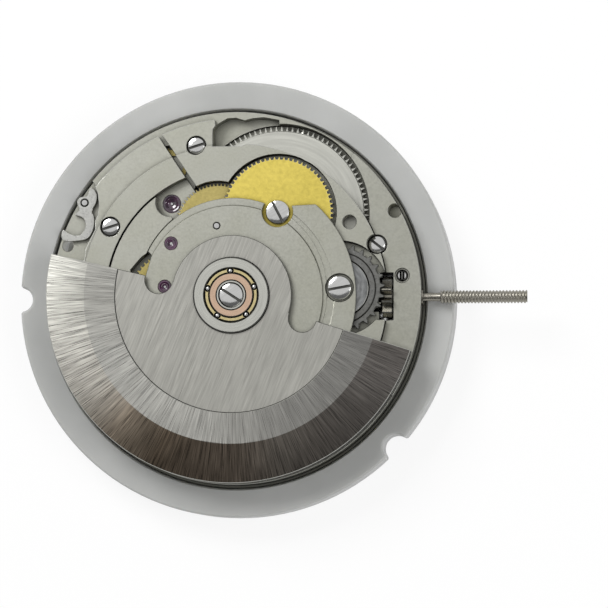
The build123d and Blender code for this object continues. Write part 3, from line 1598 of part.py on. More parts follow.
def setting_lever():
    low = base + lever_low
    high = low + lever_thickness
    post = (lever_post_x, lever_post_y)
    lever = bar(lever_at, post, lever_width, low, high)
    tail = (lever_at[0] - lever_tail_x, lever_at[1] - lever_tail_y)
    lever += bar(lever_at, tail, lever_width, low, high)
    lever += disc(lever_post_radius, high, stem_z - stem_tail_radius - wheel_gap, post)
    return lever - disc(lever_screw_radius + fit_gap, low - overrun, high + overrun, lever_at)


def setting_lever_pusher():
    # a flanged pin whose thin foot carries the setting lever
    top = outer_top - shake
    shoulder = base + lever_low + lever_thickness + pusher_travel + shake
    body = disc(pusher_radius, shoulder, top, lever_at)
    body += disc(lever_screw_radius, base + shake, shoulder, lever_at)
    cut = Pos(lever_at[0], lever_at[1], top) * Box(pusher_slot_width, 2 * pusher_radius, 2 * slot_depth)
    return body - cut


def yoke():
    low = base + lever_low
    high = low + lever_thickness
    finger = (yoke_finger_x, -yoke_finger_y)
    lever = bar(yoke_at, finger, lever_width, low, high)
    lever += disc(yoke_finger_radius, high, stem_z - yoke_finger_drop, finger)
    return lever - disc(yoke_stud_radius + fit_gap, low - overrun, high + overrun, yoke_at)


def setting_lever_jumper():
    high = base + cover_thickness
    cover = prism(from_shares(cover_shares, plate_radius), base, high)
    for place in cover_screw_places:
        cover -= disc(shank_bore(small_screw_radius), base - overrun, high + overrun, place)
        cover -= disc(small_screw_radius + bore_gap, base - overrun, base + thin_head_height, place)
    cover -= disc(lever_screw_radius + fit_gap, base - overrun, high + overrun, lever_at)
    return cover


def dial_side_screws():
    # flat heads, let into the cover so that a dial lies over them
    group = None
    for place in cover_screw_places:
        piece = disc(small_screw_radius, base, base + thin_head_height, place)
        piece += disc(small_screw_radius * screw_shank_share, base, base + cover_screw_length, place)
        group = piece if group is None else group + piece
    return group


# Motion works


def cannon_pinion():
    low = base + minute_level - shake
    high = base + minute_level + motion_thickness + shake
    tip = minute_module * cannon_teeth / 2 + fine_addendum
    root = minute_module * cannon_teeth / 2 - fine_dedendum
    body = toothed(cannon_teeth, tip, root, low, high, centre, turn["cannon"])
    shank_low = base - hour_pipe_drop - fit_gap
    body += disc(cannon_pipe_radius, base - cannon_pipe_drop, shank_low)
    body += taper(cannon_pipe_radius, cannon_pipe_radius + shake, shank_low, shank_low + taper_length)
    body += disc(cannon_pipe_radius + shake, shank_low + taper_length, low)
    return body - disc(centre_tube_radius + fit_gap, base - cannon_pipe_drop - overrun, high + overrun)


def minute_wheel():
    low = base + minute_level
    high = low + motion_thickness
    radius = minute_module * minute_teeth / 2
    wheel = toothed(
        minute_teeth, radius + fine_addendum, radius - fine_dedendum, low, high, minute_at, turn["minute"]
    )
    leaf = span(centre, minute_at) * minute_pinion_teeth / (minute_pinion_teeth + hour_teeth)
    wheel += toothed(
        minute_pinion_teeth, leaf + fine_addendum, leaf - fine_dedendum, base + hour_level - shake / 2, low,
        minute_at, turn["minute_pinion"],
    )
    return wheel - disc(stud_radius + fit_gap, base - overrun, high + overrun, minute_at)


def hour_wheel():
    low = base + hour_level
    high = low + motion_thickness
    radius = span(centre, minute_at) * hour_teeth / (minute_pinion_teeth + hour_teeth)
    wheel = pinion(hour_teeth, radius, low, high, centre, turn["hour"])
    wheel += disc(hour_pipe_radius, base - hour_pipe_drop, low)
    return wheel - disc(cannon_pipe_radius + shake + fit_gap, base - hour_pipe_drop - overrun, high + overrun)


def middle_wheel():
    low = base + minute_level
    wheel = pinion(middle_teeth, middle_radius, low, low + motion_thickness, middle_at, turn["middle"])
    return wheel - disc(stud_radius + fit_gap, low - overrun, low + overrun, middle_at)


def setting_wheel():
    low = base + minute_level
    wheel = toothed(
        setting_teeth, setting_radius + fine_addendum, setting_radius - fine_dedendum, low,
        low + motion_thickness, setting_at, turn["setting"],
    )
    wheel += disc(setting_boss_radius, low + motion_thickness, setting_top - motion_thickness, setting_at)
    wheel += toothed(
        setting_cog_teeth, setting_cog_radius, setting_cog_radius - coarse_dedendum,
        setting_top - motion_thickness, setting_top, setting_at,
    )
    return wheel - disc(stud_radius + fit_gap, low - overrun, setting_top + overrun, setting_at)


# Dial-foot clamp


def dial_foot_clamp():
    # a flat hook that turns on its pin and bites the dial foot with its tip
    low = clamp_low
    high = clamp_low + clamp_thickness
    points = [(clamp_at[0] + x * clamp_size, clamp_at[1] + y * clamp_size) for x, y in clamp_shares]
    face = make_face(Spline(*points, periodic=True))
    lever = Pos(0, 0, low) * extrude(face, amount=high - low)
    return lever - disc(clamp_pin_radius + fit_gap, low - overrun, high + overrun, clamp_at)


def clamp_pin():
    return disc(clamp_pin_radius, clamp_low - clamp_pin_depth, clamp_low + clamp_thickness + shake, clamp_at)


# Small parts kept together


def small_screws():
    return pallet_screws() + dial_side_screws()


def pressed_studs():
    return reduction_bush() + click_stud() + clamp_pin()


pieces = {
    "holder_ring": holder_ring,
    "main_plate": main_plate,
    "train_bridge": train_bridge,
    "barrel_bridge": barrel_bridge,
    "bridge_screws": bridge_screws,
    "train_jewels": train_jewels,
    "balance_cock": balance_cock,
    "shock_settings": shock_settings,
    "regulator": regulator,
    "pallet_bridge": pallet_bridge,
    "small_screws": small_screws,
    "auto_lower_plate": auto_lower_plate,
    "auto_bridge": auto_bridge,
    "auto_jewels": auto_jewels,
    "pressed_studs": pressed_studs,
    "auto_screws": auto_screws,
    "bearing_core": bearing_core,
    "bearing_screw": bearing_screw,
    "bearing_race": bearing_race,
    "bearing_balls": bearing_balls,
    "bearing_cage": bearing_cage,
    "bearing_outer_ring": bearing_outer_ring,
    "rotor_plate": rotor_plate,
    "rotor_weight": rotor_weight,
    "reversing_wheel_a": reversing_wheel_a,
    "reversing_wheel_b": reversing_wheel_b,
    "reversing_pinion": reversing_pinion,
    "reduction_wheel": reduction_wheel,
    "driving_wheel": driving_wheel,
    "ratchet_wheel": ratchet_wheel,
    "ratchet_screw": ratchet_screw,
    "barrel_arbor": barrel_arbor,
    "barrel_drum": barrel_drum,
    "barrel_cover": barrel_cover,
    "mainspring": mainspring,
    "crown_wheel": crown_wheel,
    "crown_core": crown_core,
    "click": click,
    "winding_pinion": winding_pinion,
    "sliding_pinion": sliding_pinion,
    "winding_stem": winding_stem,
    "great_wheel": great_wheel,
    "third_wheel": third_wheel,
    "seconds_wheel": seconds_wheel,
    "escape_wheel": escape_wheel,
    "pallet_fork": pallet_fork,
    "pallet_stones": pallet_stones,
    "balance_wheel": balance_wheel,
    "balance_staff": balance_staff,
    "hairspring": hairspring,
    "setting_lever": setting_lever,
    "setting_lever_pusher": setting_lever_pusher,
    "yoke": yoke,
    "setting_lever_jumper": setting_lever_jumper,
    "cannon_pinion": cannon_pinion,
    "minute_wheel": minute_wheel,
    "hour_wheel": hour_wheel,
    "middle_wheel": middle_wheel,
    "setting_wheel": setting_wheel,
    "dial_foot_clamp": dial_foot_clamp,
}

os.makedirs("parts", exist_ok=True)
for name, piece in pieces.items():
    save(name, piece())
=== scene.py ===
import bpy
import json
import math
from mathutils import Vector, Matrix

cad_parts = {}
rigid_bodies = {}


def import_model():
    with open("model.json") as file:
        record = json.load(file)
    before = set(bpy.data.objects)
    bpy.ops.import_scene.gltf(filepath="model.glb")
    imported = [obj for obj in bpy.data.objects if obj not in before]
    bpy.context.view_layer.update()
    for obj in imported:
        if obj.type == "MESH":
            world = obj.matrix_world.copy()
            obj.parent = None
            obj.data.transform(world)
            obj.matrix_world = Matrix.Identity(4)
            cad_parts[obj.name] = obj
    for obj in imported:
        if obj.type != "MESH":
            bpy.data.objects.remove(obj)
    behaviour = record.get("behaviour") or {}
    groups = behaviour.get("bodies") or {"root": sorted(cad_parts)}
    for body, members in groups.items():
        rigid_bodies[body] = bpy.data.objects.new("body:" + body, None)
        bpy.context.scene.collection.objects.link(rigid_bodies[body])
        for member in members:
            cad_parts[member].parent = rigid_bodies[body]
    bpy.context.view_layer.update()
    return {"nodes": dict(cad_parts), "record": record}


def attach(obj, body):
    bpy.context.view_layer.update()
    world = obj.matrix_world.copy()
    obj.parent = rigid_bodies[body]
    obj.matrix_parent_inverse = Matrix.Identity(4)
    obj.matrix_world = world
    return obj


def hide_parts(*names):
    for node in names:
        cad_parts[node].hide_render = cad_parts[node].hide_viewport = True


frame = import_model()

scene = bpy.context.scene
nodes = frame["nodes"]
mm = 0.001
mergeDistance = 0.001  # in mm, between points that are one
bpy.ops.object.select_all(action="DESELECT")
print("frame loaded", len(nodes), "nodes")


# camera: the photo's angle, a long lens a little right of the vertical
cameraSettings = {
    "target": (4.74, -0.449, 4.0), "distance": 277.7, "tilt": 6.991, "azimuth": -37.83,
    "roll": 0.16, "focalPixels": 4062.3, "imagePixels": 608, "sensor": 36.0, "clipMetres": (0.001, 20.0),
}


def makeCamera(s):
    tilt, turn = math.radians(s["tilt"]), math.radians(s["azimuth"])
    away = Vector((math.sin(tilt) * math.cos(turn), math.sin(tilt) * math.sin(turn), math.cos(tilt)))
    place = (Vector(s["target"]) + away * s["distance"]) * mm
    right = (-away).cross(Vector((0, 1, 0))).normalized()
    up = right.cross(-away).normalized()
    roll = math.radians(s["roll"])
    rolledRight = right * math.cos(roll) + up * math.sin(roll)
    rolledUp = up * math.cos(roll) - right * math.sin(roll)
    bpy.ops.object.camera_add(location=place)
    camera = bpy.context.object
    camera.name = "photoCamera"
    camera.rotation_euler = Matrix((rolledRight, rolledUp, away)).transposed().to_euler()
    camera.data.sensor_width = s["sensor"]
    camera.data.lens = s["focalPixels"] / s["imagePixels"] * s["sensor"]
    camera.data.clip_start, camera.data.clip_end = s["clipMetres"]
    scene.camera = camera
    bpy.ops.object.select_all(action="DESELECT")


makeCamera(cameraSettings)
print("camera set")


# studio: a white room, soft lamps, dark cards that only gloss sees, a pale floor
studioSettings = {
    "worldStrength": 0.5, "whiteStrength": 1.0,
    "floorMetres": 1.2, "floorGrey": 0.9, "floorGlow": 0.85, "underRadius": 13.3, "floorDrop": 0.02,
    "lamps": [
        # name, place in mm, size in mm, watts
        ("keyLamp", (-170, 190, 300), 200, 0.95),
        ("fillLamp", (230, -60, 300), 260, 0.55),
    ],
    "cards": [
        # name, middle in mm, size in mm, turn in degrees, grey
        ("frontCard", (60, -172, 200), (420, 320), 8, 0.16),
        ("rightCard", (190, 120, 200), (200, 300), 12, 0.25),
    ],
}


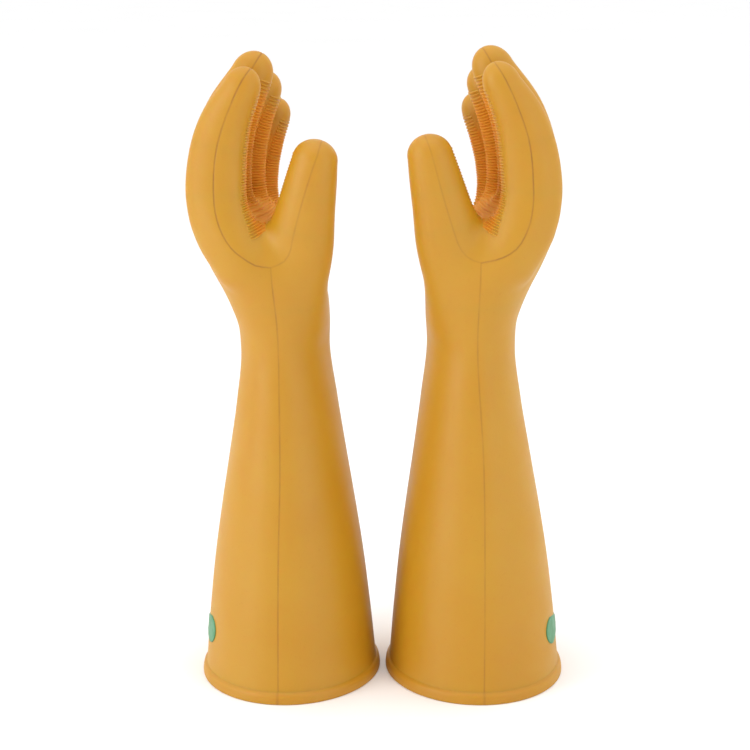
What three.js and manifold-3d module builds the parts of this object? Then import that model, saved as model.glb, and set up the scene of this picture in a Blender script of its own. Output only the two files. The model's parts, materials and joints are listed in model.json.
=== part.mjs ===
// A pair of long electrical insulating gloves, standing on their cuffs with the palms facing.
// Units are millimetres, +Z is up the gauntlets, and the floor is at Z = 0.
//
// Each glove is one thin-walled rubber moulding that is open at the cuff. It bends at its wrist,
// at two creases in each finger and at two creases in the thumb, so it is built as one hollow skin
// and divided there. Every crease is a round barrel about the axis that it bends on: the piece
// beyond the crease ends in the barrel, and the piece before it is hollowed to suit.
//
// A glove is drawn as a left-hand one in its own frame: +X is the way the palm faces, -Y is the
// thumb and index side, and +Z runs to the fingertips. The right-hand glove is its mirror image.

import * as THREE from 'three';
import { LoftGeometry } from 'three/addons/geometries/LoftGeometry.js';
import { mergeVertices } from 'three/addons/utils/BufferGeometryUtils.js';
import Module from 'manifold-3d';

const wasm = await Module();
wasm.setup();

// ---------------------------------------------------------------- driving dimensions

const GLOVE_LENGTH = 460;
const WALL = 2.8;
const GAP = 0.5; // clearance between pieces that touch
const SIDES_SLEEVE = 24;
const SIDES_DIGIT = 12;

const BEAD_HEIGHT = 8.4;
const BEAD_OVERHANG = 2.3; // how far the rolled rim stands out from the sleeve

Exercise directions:
Reproduce the entries exactly, starting at their first line and stopping after the line with "return lever - disc(lever_screw_radius".

Solution to this exercise:
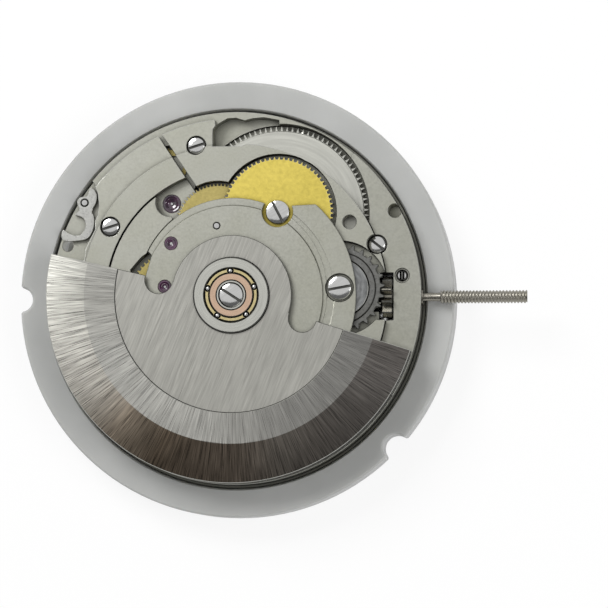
The build123d and Blender code for this object continues. Write part 3, from line 1598 of part.py on. More parts follow.
def setting_lever():
    low = base + lever_low
    high = low + lever_thickness
    post = (lever_post_x, lever_post_y)
    lever = bar(lever_at, post, lever_width, low, high)
    tail = (lever_at[0] - lever_tail_x, lever_at[1] - lever_tail_y)
    lever += bar(lever_at, tail, lever_width, low, high)
    lever += disc(lever_post_radius, high, stem_z - stem_tail_radius - wheel_gap, post)
    return lever - disc(lever_screw_radius + fit_gap, low - overrun, high + overrun, lever_at)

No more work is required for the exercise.